Task objective
Quote every line as given.

Information provided
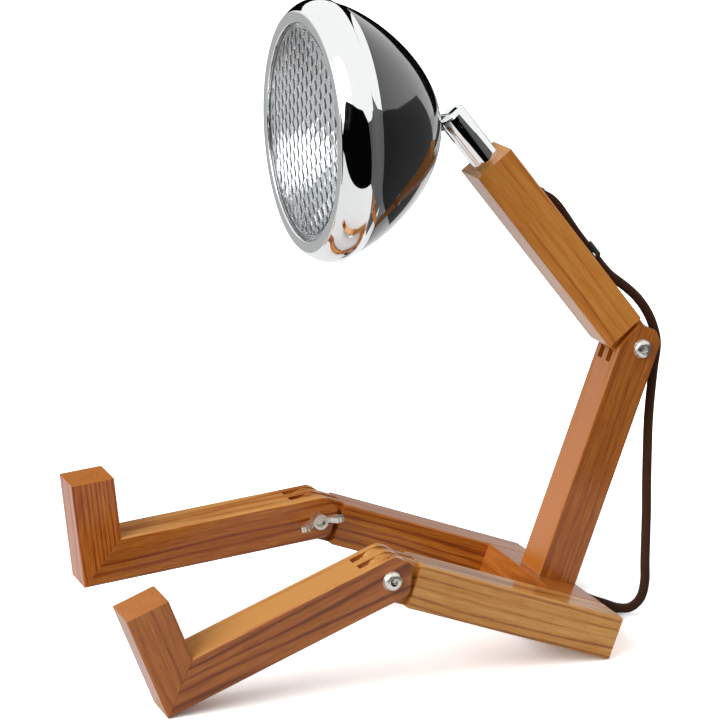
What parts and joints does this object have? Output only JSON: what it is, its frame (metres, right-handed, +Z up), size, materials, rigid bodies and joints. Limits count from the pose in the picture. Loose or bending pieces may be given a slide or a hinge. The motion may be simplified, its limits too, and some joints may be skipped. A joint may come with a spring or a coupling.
{
  "type": "robot shaped desk lamp",
  "caption": "Jointed wooden desk lamp that sits on a tilted seat with two bending legs, a torso and an arm that carries a round head on a swivelling, tilting chromed neck.",
  "frame": {"origin": "on the floor, under the middle of the lamp's own box (cord, switch and plug left out)", "axes": "+Z up; the lamp faces -X; -Y is the lamp's left side, where the heads of the elbow bolt and the left knee bolt are"},
  "size_m": [0.3846, 0.3396, 0.4127],
  "materials": {
    "teak": "oiled teak, satin",
    "beech": "plain beech",
    "steel": "bright zinc",
    "chrome": "polished chrome",
    "brass": "turned",
    "nickel_pins": "nickel plated",
    "black_enamel": "gloss black enamel",
    "lens_glass": "clear pressed glass",
    "bright_aluminium": "bright anodised",
    "gasket_rubber": "matt",
    "white_ceramic": "glazed",
    "opal_glass": "opal",
    "black_nylon": "moulded",
    "brown_plastic": "moulded dark brown",
    "textile_cord": "braided brown textile"
  },
  "bodies": {
    "seat": {"left_thigh": "teak", "right_thigh": "teak", "hip_block": "teak", "hip_dowels": "beech", "torso": "teak", "torso_screws": "steel", "elbow_bolt": "steel", "elbow_washers": "steel", "fall_cord": "textile_cord", "link_cord": "textile_cord", "tail_cord": "textile_cord", "cord_coil": "textile_cord", "coil_tie": "black_nylon", "switch_base": "brown_plastic", "switch_cover": "brown_plastic", "switch_screws": "steel", "plug_body": "brown_plastic", "plug_pins": "nickel_pins"},
    "elbow_nut": {"elbow_wing_nut": "steel"},
    "left_leg": {"left_shank": "teak", "left_foot": "teak", "left_heel_dowels": "beech", "left_knee_bolt": "steel", "left_knee_washers": "steel"},
    "left_nut": {"left_wing_nut": "steel"},
    "right_leg": {"right_shank": "teak", "right_foot": "teak", "right_heel_dowels": "beech", "right_knee_bolt": "steel", "right_knee_washers": "steel"},
    "right_nut": {"right_wing_nut": "steel"},
    "arm": {"upper_arm": "teak", "neck_bush": "brass", "neck_grub_screw": "steel", "cord_sleeve": "black_nylon", "cable_clip": "black_nylon", "clip_screws": "steel", "inner_lead": "textile_cord", "arm_cord": "textile_cord"},
    "neck": {"neck_tube": "chrome", "tilt_pin": "chrome", "neck_lead": "textile_cord"},
    "head": {"head_knuckle": "chrome", "knuckle_washer": "steel", "knuckle_nut": "steel", "lamp_shell": "black_enamel", "bezel_ring": "chrome", "bezel_screw": "steel", "lens": "lens_glass", "lens_gasket": "gasket_rubber", "reflector": "bright_aluminium", "reflector_clips": "steel", "lamp_holder": "white_ceramic", "bulb": "opal_glass", "head_lead": "textile_cord"},
    "rocker": {"switch_rocker": "brown_plastic"}
  },
  "joints": [
    {"name": "left_knee", "type": "hinge", "parent": "seat", "child": "left_leg", "pos_m": [-0.02244, -0.0695, 0.06926], "axis": [0, -1, 0], "range_deg": [-41.4, 48.5]},
    {"name": "right_knee", "type": "hinge", "parent": "seat", "child": "right_leg", "pos_m": [-0.02244, 0.0695, 0.06926], "axis": [0, -1, 0], "range_deg": [-25.9, 64]},
    {"name": "elbow", "type": "hinge", "parent": "seat", "child": "arm", "pos_m": [0.17543, 0, 0.18013], "axis": [0, -1, 0], "range_deg": [-68.7, 29.3], "deforming": ["arm_cord", "fall_cord"]},
    {"name": "neck_swivel", "type": "hinge", "parent": "arm", "child": "neck", "pos_m": [0.07346, 0, 0.30693], "axis": [-0.617, 0, 0.7869], "range_deg": [-170, 170]},
    {"name": "head_tilt", "type": "hinge", "parent": "neck", "child": "head", "pos_m": [0.05365, 0, 0.33219], "axis": [0, -1, 0], "range_deg": [-51.9, 43]},
    {"name": "left_nut_turn", "type": "hinge", "parent": "left_leg", "child": "left_nut", "pos_m": [-0.02244, -0.0695, 0.06926], "axis": [0, 1, 0], "range_deg": [0, 360]},
    {"name": "right_nut_turn", "type": "hinge", "parent": "right_leg", "child": "right_nut", "pos_m": [-0.02244, 0.0695, 0.06926], "axis": [0, -1, 0], "range_deg": [0, 360]},
    {"name": "elbow_nut_turn", "type": "hinge", "parent": "seat", "child": "elbow_nut", "pos_m": [0.17543, 0, 0.18013], "axis": [0, 1, 0], "range_deg": [0, 360]},
    {"name": "switch_rock", "type": "hinge", "parent": "seat", "child": "rocker", "pos_m": [0.148, 0.073, 0.0125], "axis": [1, 0, 0], "range_deg": [0, 24]}
  ]
}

Final result
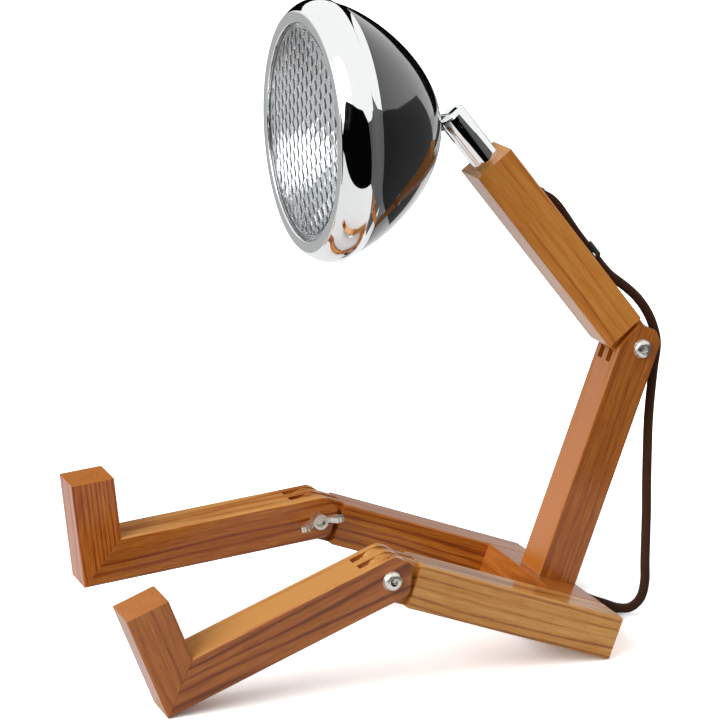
What parts and joints does this object have? Output only JSON: what it is, its frame (metres, right-handed, +Z up), size, materials, rigid bodies and joints. Limits count from the pose in the picture. Loose or bending pieces may be given a slide or a hinge. The motion may be simplified, its limits too, and some joints may be skipped. A joint may come with a spring or a coupling.
{
  "type": "robot shaped desk lamp",
  "caption": "Jointed wooden desk lamp that sits on a tilted seat with two bending legs, a torso and an arm that carries a round head on a swivelling, tilting chromed neck.",
  "frame": {"origin": "on the floor, under the middle of the lamp's own box (cord, switch and plug left out)", "axes": "+Z up; the lamp faces -X; -Y is the lamp's left side, where the heads of the elbow bolt and the left knee bolt are"},
  "size_m": [0.3846, 0.3396, 0.4127],
  "materials": {
    "teak": "oiled teak, satin",
    "beech": "plain beech",
    "steel": "bright zinc",
    "chrome": "polished chrome",
    "brass": "turned",
    "nickel_pins": "nickel plated",
    "black_enamel": "gloss black enamel",
    "lens_glass": "clear pressed glass",
    "bright_aluminium": "bright anodised",
    "gasket_rubber": "matt",
    "white_ceramic": "glazed",
    "opal_glass": "opal",
    "black_nylon": "moulded",
    "brown_plastic": "moulded dark brown",
    "textile_cord": "braided brown textile"
  },
  "bodies": {
    "seat": {"left_thigh": "teak", "right_thigh": "teak", "hip_block": "teak", "hip_dowels": "beech", "torso": "teak", "torso_screws": "steel", "elbow_bolt": "steel", "elbow_washers": "steel", "fall_cord": "textile_cord", "link_cord": "textile_cord", "tail_cord": "textile_cord", "cord_coil": "textile_cord", "coil_tie": "black_nylon", "switch_base": "brown_plastic", "switch_cover": "brown_plastic", "switch_screws": "steel", "plug_body": "brown_plastic", "plug_pins": "nickel_pins"},
    "elbow_nut": {"elbow_wing_nut": "steel"},
    "left_leg": {"left_shank": "teak", "left_foot": "teak", "left_heel_dowels": "beech", "left_knee_bolt": "steel", "left_knee_washers": "steel"},
    "left_nut": {"left_wing_nut": "steel"},
    "right_leg": {"right_shank": "teak", "right_foot": "teak", "right_heel_dowels": "beech", "right_knee_bolt": "steel", "right_knee_washers": "steel"},
    "right_nut": {"right_wing_nut": "steel"},
    "arm": {"upper_arm": "teak", "neck_bush": "brass", "neck_grub_screw": "steel", "cord_sleeve": "black_nylon", "cable_clip": "black_nylon", "clip_screws": "steel", "inner_lead": "textile_cord", "arm_cord": "textile_cord"},
    "neck": {"neck_tube": "chrome", "tilt_pin": "chrome", "neck_lead": "textile_cord"},
    "head": {"head_knuckle": "chrome", "knuckle_washer": "steel", "knuckle_nut": "steel", "lamp_shell": "black_enamel", "bezel_ring": "chrome", "bezel_screw": "steel", "lens": "lens_glass", "lens_gasket": "gasket_rubber", "reflector": "bright_aluminium", "reflector_clips": "steel", "lamp_holder": "white_ceramic", "bulb": "opal_glass", "head_lead": "textile_cord"},
    "rocker": {"switch_rocker": "brown_plastic"}
  },
  "joints": [
    {"name": "left_knee", "type": "hinge", "parent": "seat", "child": "left_leg", "pos_m": [-0.02244, -0.0695, 0.06926], "axis": [0, -1, 0], "range_deg": [-41.4, 48.5]},
    {"name": "right_knee", "type": "hinge", "parent": "seat", "child": "right_leg", "pos_m": [-0.02244, 0.0695, 0.06926], "axis": [0, -1, 0], "range_deg": [-25.9, 64]},
    {"name": "elbow", "type": "hinge", "parent": "seat", "child": "arm", "pos_m": [0.17543, 0, 0.18013], "axis": [0, -1, 0], "range_deg": [-68.7, 29.3], "deforming": ["arm_cord", "fall_cord"]},
    {"name": "neck_swivel", "type": "hinge", "parent": "arm", "child": "neck", "pos_m": [0.07346, 0, 0.30693], "axis": [-0.617, 0, 0.7869], "range_deg": [-170, 170]},
    {"name": "head_tilt", "type": "hinge", "parent": "neck", "child": "head", "pos_m": [0.05365, 0, 0.33219], "axis": [0, -1, 0], "range_deg": [-51.9, 43]},
    {"name": "left_nut_turn", "type": "hinge", "parent": "left_leg", "child": "left_nut", "pos_m": [-0.02244, -0.0695, 0.06926], "axis": [0, 1, 0], "range_deg": [0, 360]},
    {"name": "right_nut_turn", "type": "hinge", "parent": "right_leg", "child": "right_nut", "pos_m": [-0.02244, 0.0695, 0.06926], "axis": [0, -1, 0], "range_deg": [0, 360]},
    {"name": "elbow_nut_turn", "type": "hinge", "parent": "seat", "child": "elbow_nut", "pos_m": [0.17543, 0, 0.18013], "axis": [0, 1, 0], "range_deg": [0, 360]},
    {"name": "switch_rock", "type": "hinge", "parent": "seat", "child": "rocker", "pos_m": [0.148, 0.073, 0.0125], "axis": [1, 0, 0], "range_deg": [0, 24]}
  ]
}